The driver, Mr. Line -- then in his 30s, now deceased -- was charged with manslaughter. But a grand jury failed to indict him. His license was revoked after investigators discovered earlier driving violations.

The railroad assigned a watchman around-the-clock to the Rockville crossing. Workers promptly built a four-lane bridge (now called Veirs Mill Road, Route 586) over the tracks, and the deadly crossing at Baltimore Road was eliminated.

Heading west toward Williamsport, Baltimore Road now dead-ends at the tracks into three large trash bins and a tall chain-link fence.

Families of the dead and injured students sued the railroad and bus owner. The families were awarded modest amounts, a few thousand dollars at most.

"Of course, I felt badly because I organized the trip," Mrs. Beachley says. "I had taken students on other trips that were very pleasant. But I didn't take any more trips after that."

None of the students, their classmates, or Mrs. Beachley for that matter, was offered any form of counseling.

"We just had to keep going, that's all," says Duward Hose, a student on the bus, now 77 and living in Martinsburg, W.Va. "But I remember it more than I think I should. I wake up at night dreaming about my friends in school, people I liked, who were on that bus."

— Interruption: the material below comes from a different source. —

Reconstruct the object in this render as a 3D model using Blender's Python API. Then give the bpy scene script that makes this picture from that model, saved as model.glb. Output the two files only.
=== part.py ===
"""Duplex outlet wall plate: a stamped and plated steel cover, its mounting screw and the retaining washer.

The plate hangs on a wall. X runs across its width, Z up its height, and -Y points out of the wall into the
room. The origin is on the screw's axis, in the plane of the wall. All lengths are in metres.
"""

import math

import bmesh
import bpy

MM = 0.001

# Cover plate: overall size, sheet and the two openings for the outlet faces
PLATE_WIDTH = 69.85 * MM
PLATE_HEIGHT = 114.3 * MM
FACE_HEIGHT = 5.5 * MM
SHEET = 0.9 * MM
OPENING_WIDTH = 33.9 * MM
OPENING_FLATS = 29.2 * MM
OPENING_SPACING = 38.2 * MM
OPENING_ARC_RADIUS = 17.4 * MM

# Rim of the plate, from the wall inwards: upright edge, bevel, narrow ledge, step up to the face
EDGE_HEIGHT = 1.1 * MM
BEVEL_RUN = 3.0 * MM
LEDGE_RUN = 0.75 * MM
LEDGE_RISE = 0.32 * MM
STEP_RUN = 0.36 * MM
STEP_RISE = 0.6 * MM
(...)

Not much is planned to commemorate the 60th anniversary. Mayor John Slayman, 62, who lost a cousin in the wreck, says ministers at the seven churches in town will mention it today.

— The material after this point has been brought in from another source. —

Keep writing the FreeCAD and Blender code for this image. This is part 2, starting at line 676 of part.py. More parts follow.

James Hardin, the 59-year-old principal of Williamsport High School, says he'll educate students about the accident this week. Few know anything about it, he says.

The town's Memorial Library stands as the only physical reminder of the tragedy. Built in the two years after the wreck, it is a handsome brick building with four white columns, situated prominently on Williamsport's main street.

Just inside the entrance, on the wall to the left, is a bronze plaque recounting the tragedy.

It concludes: "To the memory of these students this library is dedicated." It then lists the names of the 14 who died too young on a bus trip 60 years ago.